A hot blast of dry, inhospitable air hits you as you step off the pleasantly air conditioned plane. The first words that came to my mouth on seeing the dusky, little airport standing a few feet away from the aircraft were, 'Where have I come? This isn't even an airport...'. Only later would I realise how wrong I was. Our guide, who happened to be large when measured in any direction, knew EVERY SINGLE restaurant in Amman; their menu, the prices, the entertainment, the location; there was nothing related to food that the man did not know! By the end of trip we were so stuffed with Hummus, that gave you a kick every time you swallowed it, and Pita breads that melt like butter in your mouth, to the rustic flavours of home made Babaganoush and Labneh. Okay enough with mouth watering food, this is supposed to be a travel blog so I am going to continue with the trip.

Al-Khazneh
The best place to start would truly have to be my favourite wonder of the world, Petra!! Not to brag, but even after seeing the Great Pyramids and the Great Wall of China, nothing beats the Petra.
From the entrance you can see absolutely nothing and you wonder what is so great about this place, and after walking a kilometre on a dirt path stained with horse poop followed by three kilometres in a narrow rock-cut pathway, you really begin to feel bored and tired. But the very next moment, the small passageway opens into the treasury, better known as the Al-Khazneh.
Tombs that "float"
The pink treasury in the evening sun
Imagine one of the palaces in 1001 Arabian Nights, remove some Islamic features and then just stick it to the face of a rock, and you get the dramatic sight that leaves you breathless.

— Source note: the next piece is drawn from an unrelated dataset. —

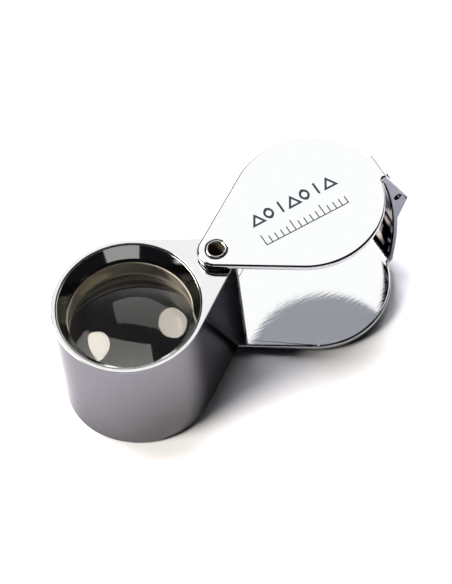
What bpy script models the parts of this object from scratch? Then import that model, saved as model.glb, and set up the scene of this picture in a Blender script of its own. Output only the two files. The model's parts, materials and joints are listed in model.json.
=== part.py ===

Quick Fact: The Al-Khazneh changes colours throughout the day, a yellowish-orange during the day, and a bright pink in the evening ( those are the only two colours I got to see, though it changes colours a lot more times). We stopped for around half an hour just to like take in its beauty, but even that wasn't enough. No angle, and no type of light, could make a photograph of the Khazneh come alive. You have to see it to believe it.
Petra is an ancient city carved out from the large rocks, and as you spend the entire day there, you see tombs of great Nabataen kings and queens aloft sky-high rocks that gave it the illusion of floating on clouds. A monastery located around a 1000 steps above the rest of the city, which entails a lung-crushing climb, followed by a lung-crushing gasp on seeing the monastery, followed by more lung-crushing gasps as you take in the view all around. 

Wadi Rum
Our next stop was Wadi Rum, where a desert safari would show you around different mind-blowing desert landscapes. We even saw one of the sets where Lawrence of Arabia was shot! Jerash, north of Amman, is a purely Roman city ( yes, I know a rarity in the Islamic middle east). The amphitheatre, though in ruins is absolutely beautiful, and walking along the colonnaded walkway makes you feel like Caesar's heir.

The colonnaded walkway that feels kingly
Imagine a HOT day, like very hot with no wind or clouds, just a bright, blinding, white disc laughing at your misery. Well most of our trip was spent like that, though the day we went to the Dead Sea, really cooled everyone. You expect the waters of the Dead Sea to be different, like maybe black, or absolutely weird, but its just like any sea or lake in which you would swim. Entering the Sea for the first time can hurt a bit, as the water yanks you up into a lying position as you float around, and yes it feels very weird in the beginning. Like there is just something wrong, like this cannot be happening. For the first few minutes I kept trying to stand up right like I would do in a pool, but every time I made an effort to bring down my legs, the water would seem to resist with an even stronger force. Though the experience was amazing, the after-effects are something I will never forget. I happened to have really small, almost invisible scratches on my fingers from all the climbing and the travelling. While I was in the water, everything seemed normal, but as soon as I came out to dry myself and take a bath, my hand felt like it was on fire. The salt burned like the blazing sun, and my fingers were red with pain. 
Jesus' Baptism Site

My tryst with the Dead Sea
Lastly, we also visited some crusade castles and fortresses, very much abandoned and lifeless. We also visited the place where Jesus was baptised, and no offence to Christians or Jews, but the Jordan river in which he was baptised looked more like a stagnant drain.

If my trip to Jordan were to be described in a word, it would be....scintillating.